**Data lines:**
---

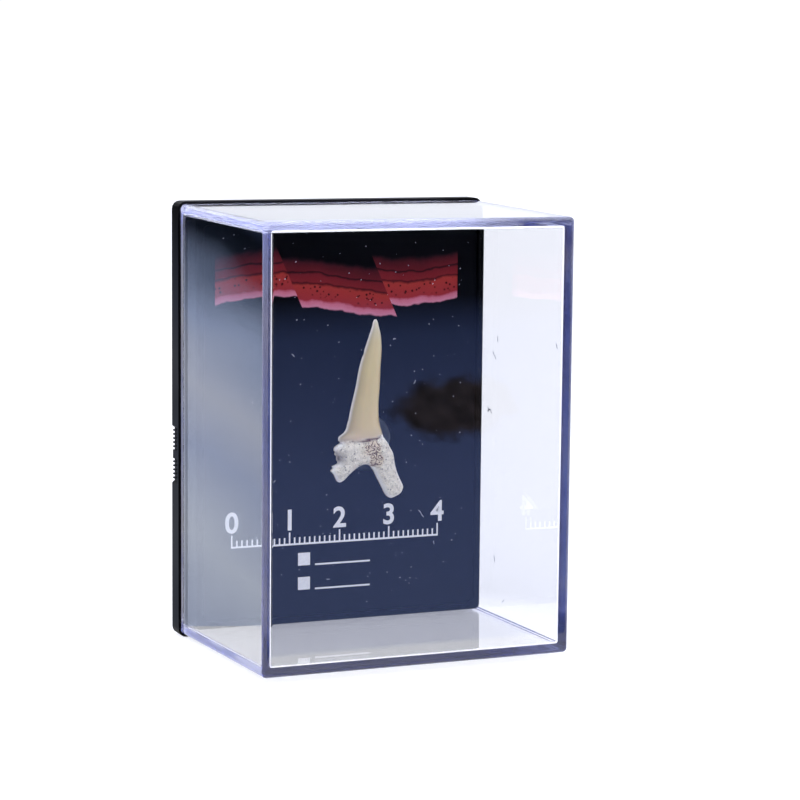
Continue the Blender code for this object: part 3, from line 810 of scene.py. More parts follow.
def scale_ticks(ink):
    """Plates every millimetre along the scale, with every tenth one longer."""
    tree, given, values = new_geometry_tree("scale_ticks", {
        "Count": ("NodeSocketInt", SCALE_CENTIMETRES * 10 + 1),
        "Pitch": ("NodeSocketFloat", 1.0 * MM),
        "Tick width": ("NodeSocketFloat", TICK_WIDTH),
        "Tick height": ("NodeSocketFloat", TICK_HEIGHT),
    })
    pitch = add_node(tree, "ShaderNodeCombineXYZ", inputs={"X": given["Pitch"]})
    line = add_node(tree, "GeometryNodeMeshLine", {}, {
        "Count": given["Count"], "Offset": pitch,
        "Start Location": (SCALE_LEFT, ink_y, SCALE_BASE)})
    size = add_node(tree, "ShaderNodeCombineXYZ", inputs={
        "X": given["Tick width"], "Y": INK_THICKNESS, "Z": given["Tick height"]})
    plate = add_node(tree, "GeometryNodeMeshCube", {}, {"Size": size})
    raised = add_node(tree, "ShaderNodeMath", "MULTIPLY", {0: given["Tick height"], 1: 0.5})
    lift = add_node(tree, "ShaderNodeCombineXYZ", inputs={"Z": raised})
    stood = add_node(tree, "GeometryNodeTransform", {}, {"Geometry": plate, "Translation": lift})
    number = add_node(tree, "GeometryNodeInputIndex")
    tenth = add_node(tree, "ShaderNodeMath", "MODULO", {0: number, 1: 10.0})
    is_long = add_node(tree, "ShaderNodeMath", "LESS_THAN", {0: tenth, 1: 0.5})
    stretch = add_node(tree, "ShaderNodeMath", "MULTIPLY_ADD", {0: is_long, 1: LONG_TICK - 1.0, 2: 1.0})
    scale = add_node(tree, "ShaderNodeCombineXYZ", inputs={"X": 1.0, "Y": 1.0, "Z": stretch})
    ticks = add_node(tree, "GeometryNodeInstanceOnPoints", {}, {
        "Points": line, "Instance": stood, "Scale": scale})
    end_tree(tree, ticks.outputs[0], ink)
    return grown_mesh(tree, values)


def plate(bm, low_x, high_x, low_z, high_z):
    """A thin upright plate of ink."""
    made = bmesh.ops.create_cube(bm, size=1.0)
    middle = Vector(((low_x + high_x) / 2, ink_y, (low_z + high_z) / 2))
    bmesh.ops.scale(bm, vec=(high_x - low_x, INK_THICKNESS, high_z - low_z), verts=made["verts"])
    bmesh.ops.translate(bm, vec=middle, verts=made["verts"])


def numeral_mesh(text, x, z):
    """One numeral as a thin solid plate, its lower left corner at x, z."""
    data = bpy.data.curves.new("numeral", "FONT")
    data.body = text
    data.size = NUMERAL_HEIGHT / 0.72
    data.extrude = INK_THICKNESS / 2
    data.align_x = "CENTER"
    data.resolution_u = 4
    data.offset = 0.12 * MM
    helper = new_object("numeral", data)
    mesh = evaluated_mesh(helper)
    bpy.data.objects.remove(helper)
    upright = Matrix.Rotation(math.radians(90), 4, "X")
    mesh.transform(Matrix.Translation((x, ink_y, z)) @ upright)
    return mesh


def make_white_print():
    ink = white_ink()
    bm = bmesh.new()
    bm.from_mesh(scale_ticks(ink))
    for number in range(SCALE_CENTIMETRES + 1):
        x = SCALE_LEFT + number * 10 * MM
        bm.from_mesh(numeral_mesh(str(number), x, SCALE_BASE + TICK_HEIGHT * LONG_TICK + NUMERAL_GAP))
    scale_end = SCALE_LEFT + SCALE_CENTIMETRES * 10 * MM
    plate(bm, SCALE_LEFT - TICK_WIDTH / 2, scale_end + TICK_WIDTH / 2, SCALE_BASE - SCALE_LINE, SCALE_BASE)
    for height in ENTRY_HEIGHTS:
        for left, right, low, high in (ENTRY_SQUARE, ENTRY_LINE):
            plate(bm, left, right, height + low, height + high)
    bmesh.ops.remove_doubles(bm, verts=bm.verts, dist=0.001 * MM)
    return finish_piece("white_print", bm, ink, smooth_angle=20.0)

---

**Direction:** Please write out the material word for word from its first line through the line holding "return grown_mesh(tree, values)", including both, and no line past it.

**Answer:**
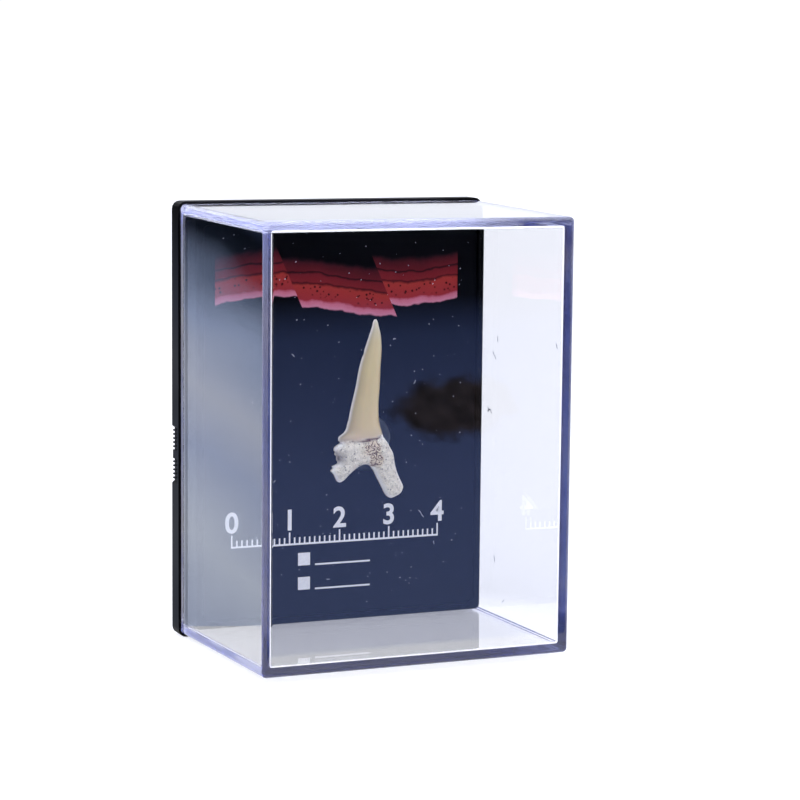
Continue the Blender code for this object: part 3, from line 810 of scene.py. More parts follow.
def scale_ticks(ink):
    """Plates every millimetre along the scale, with every tenth one longer."""
    tree, given, values = new_geometry_tree("scale_ticks", {
        "Count": ("NodeSocketInt", SCALE_CENTIMETRES * 10 + 1),
        "Pitch": ("NodeSocketFloat", 1.0 * MM),
        "Tick width": ("NodeSocketFloat", TICK_WIDTH),
        "Tick height": ("NodeSocketFloat", TICK_HEIGHT),
    })
    pitch = add_node(tree, "ShaderNodeCombineXYZ", inputs={"X": given["Pitch"]})
    line = add_node(tree, "GeometryNodeMeshLine", {}, {
        "Count": given["Count"], "Offset": pitch,
        "Start Location": (SCALE_LEFT, ink_y, SCALE_BASE)})
    size = add_node(tree, "ShaderNodeCombineXYZ", inputs={
        "X": given["Tick width"], "Y": INK_THICKNESS, "Z": given["Tick height"]})
    plate = add_node(tree, "GeometryNodeMeshCube", {}, {"Size": size})
    raised = add_node(tree, "ShaderNodeMath", "MULTIPLY", {0: given["Tick height"], 1: 0.5})
    lift = add_node(tree, "ShaderNodeCombineXYZ", inputs={"Z": raised})
    stood = add_node(tree, "GeometryNodeTransform", {}, {"Geometry": plate, "Translation": lift})
    number = add_node(tree, "GeometryNodeInputIndex")
    tenth = add_node(tree, "ShaderNodeMath", "MODULO", {0: number, 1: 10.0})
    is_long = add_node(tree, "ShaderNodeMath", "LESS_THAN", {0: tenth, 1: 0.5})
    stretch = add_node(tree, "ShaderNodeMath", "MULTIPLY_ADD", {0: is_long, 1: LONG_TICK - 1.0, 2: 1.0})
    scale = add_node(tree, "ShaderNodeCombineXYZ", inputs={"X": 1.0, "Y": 1.0, "Z": stretch})
    ticks = add_node(tree, "GeometryNodeInstanceOnPoints", {}, {
        "Points": line, "Instance": stood, "Scale": scale})
    end_tree(tree, ticks.outputs[0], ink)
    return grown_mesh(tree, values)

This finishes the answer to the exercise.